Task description: The data below must be copied in full and without any change.

Collected material:
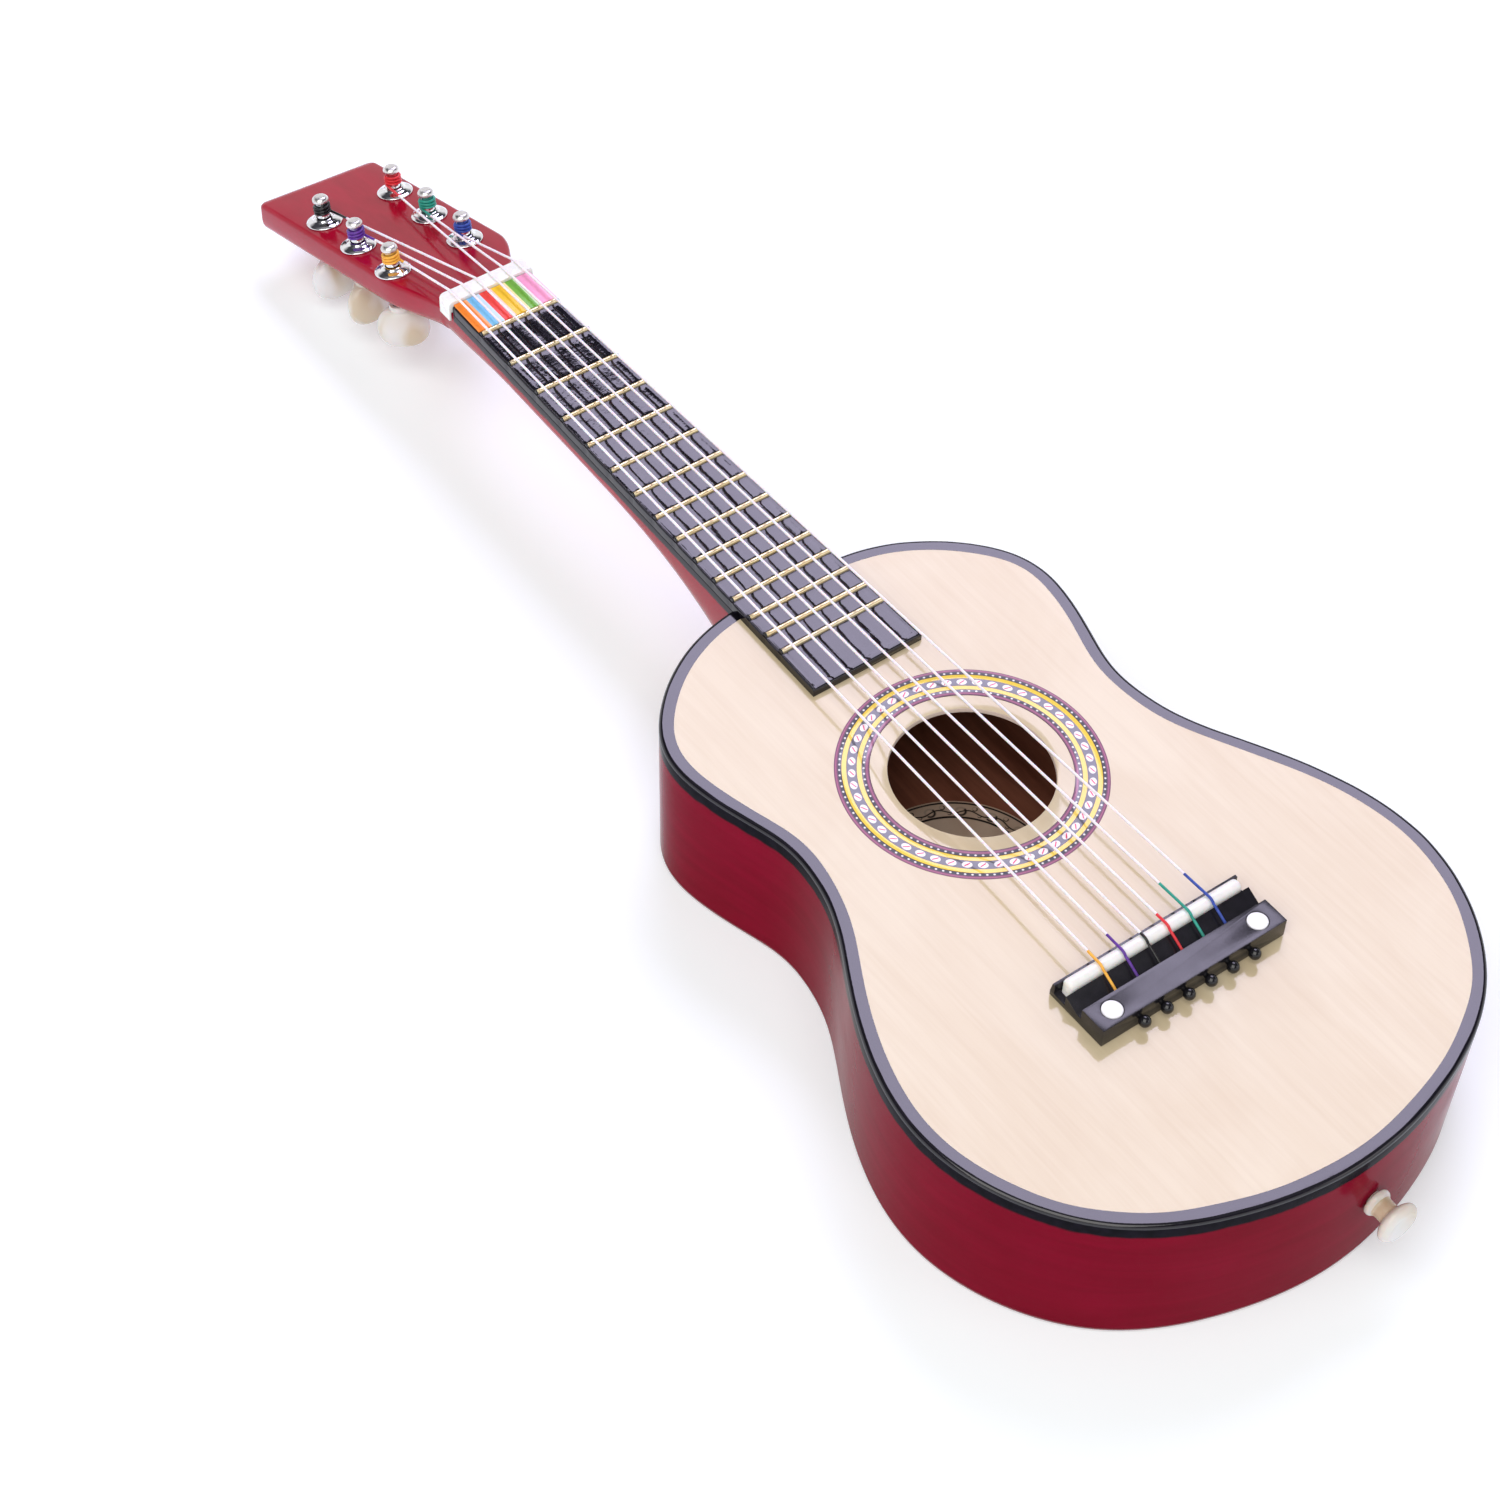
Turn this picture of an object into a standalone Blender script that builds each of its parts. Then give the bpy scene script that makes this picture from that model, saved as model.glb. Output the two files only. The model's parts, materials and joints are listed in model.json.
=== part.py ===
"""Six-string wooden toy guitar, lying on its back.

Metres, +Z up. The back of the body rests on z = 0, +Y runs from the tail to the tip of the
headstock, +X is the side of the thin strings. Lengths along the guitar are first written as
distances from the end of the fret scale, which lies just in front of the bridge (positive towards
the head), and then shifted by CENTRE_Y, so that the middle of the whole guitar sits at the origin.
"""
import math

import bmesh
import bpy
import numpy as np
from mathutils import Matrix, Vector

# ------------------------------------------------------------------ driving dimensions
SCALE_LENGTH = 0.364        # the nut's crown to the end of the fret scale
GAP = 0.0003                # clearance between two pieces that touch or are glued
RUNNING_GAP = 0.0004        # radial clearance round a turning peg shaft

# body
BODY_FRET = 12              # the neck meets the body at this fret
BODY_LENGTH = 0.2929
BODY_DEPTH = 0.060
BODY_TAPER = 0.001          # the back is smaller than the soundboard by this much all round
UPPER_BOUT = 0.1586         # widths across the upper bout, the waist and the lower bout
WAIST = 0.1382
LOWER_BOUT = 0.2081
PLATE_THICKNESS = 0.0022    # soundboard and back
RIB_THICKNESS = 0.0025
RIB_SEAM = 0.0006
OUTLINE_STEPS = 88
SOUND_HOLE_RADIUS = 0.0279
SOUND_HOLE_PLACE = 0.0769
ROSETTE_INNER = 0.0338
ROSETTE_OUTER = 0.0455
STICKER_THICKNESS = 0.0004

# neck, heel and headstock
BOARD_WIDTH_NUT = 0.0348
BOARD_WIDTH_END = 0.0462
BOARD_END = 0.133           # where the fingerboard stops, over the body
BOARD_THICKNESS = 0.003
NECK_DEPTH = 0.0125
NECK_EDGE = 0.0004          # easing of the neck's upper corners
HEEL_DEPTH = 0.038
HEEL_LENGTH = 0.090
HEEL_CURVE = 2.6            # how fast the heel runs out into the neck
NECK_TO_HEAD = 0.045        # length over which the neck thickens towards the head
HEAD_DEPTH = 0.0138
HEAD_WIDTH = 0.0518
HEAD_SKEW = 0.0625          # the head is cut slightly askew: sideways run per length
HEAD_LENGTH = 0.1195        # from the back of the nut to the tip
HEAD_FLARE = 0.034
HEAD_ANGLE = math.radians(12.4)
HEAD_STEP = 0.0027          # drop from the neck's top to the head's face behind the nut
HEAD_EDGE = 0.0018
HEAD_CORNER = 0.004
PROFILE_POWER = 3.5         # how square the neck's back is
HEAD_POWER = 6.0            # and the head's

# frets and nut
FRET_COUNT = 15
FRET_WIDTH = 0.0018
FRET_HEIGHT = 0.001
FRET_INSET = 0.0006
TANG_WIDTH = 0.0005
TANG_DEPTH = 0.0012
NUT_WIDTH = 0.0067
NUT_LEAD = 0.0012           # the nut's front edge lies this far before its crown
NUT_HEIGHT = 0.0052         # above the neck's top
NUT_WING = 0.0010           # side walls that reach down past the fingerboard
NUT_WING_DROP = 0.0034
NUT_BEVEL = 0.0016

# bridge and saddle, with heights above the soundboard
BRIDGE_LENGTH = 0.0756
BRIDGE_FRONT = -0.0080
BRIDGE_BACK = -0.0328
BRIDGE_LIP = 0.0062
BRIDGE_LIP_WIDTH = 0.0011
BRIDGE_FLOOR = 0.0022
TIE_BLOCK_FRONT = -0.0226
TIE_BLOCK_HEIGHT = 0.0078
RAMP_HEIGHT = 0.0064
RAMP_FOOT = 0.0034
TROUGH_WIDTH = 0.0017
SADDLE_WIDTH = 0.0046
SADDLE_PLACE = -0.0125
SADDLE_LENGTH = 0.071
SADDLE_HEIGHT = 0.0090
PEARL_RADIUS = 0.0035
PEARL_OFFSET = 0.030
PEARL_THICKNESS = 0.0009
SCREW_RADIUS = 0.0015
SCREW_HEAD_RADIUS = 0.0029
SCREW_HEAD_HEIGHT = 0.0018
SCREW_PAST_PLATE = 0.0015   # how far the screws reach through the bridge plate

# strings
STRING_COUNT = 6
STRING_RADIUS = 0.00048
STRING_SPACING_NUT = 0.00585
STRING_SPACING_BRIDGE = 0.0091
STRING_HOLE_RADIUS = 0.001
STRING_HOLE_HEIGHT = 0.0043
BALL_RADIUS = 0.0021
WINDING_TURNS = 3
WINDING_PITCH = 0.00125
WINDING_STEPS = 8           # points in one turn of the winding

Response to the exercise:
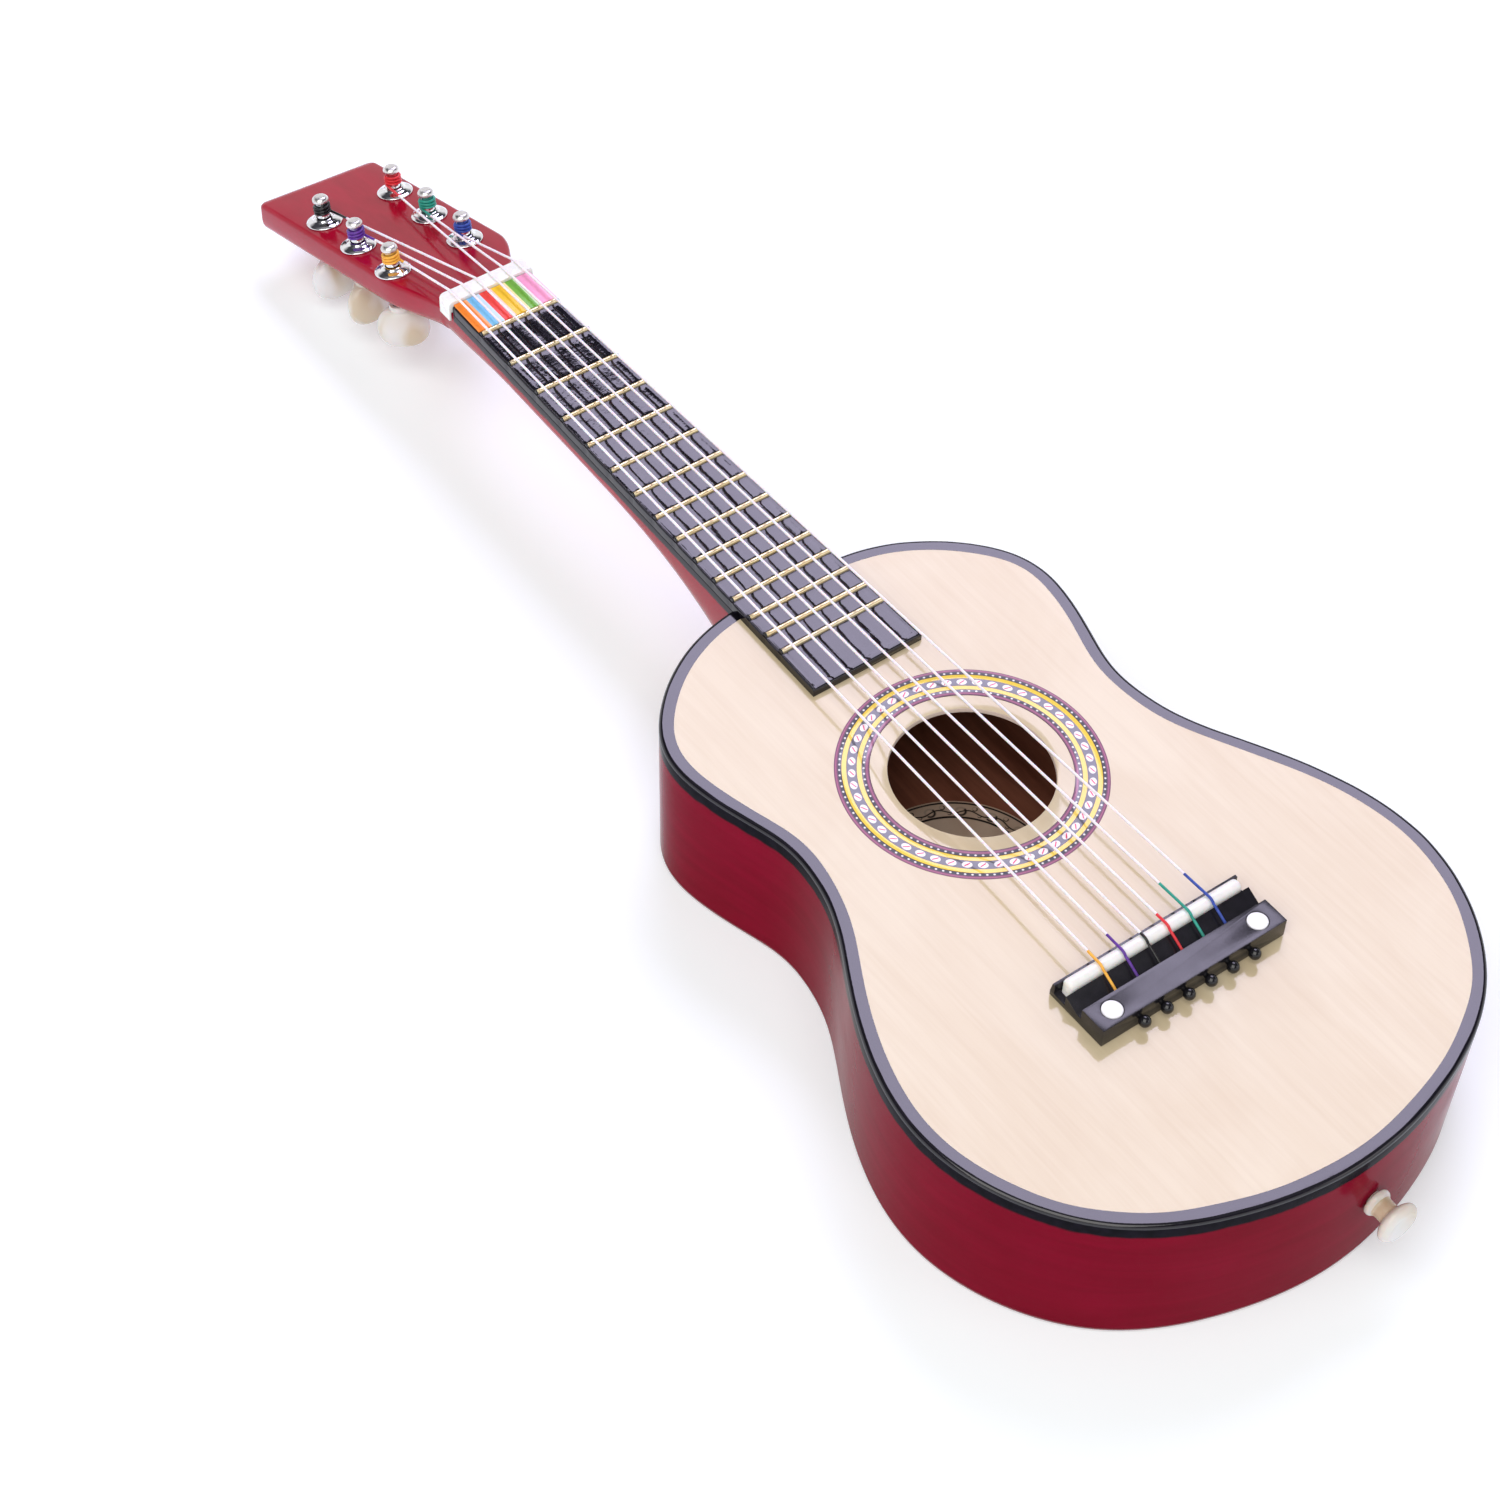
Turn this picture of an object into a standalone Blender script that builds each of its parts. Then give the bpy scene script that makes this picture from that model, saved as model.glb. Output the two files only. The model's parts, materials and joints are listed in model.json.
=== part.py ===
"""Six-string wooden toy guitar, lying on its back.

Metres, +Z up. The back of the body rests on z = 0, +Y runs from the tail to the tip of the
headstock, +X is the side of the thin strings. Lengths along the guitar are first written as
distances from the end of the fret scale, which lies just in front of the bridge (positive towards
the head), and then shifted by CENTRE_Y, so that the middle of the whole guitar sits at the origin.
"""
import math

import bmesh
import bpy
import numpy as np
from mathutils import Matrix, Vector

# ------------------------------------------------------------------ driving dimensions
SCALE_LENGTH = 0.364        # the nut's crown to the end of the fret scale
GAP = 0.0003                # clearance between two pieces that touch or are glued
RUNNING_GAP = 0.0004        # radial clearance round a turning peg shaft

# body
BODY_FRET = 12              # the neck meets the body at this fret
BODY_LENGTH = 0.2929
BODY_DEPTH = 0.060
BODY_TAPER = 0.001          # the back is smaller than the soundboard by this much all round
UPPER_BOUT = 0.1586         # widths across the upper bout, the waist and the lower bout
WAIST = 0.1382
LOWER_BOUT = 0.2081
PLATE_THICKNESS = 0.0022    # soundboard and back
RIB_THICKNESS = 0.0025
RIB_SEAM = 0.0006
OUTLINE_STEPS = 88
SOUND_HOLE_RADIUS = 0.0279
SOUND_HOLE_PLACE = 0.0769
ROSETTE_INNER = 0.0338
ROSETTE_OUTER = 0.0455
STICKER_THICKNESS = 0.0004

# neck, heel and headstock
BOARD_WIDTH_NUT = 0.0348
BOARD_WIDTH_END = 0.0462
BOARD_END = 0.133           # where the fingerboard stops, over the body
BOARD_THICKNESS = 0.003
NECK_DEPTH = 0.0125
NECK_EDGE = 0.0004          # easing of the neck's upper corners
HEEL_DEPTH = 0.038
HEEL_LENGTH = 0.090
HEEL_CURVE = 2.6            # how fast the heel runs out into the neck
NECK_TO_HEAD = 0.045        # length over which the neck thickens towards the head
HEAD_DEPTH = 0.0138
HEAD_WIDTH = 0.0518
HEAD_SKEW = 0.0625          # the head is cut slightly askew: sideways run per length
HEAD_LENGTH = 0.1195        # from the back of the nut to the tip
HEAD_FLARE = 0.034
HEAD_ANGLE = math.radians(12.4)
HEAD_STEP = 0.0027          # drop from the neck's top to the head's face behind the nut
HEAD_EDGE = 0.0018
HEAD_CORNER = 0.004
PROFILE_POWER = 3.5         # how square the neck's back is
HEAD_POWER = 6.0            # and the head's

# frets and nut
FRET_COUNT = 15
FRET_WIDTH = 0.0018
FRET_HEIGHT = 0.001
FRET_INSET = 0.0006
TANG_WIDTH = 0.0005
TANG_DEPTH = 0.0012
NUT_WIDTH = 0.0067
NUT_LEAD = 0.0012           # the nut's front edge lies this far before its crown
NUT_HEIGHT = 0.0052         # above the neck's top
NUT_WING = 0.0010           # side walls that reach down past the fingerboard
NUT_WING_DROP = 0.0034
NUT_BEVEL = 0.0016

# bridge and saddle, with heights above the soundboard
BRIDGE_LENGTH = 0.0756
BRIDGE_FRONT = -0.0080
BRIDGE_BACK = -0.0328
BRIDGE_LIP = 0.0062
BRIDGE_LIP_WIDTH = 0.0011
BRIDGE_FLOOR = 0.0022
TIE_BLOCK_FRONT = -0.0226
TIE_BLOCK_HEIGHT = 0.0078
RAMP_HEIGHT = 0.0064
RAMP_FOOT = 0.0034
TROUGH_WIDTH = 0.0017
SADDLE_WIDTH = 0.0046
SADDLE_PLACE = -0.0125
SADDLE_LENGTH = 0.071
SADDLE_HEIGHT = 0.0090
PEARL_RADIUS = 0.0035
PEARL_OFFSET = 0.030
PEARL_THICKNESS = 0.0009
SCREW_RADIUS = 0.0015
SCREW_HEAD_RADIUS = 0.0029
SCREW_HEAD_HEIGHT = 0.0018
SCREW_PAST_PLATE = 0.0015   # how far the screws reach through the bridge plate

# strings
STRING_COUNT = 6
STRING_RADIUS = 0.00048
STRING_SPACING_NUT = 0.00585
STRING_SPACING_BRIDGE = 0.0091
STRING_HOLE_RADIUS = 0.001
STRING_HOLE_HEIGHT = 0.0043
BALL_RADIUS = 0.0021
WINDING_TURNS = 3
WINDING_PITCH = 0.00125
WINDING_STEPS = 8           # points in one turn of the winding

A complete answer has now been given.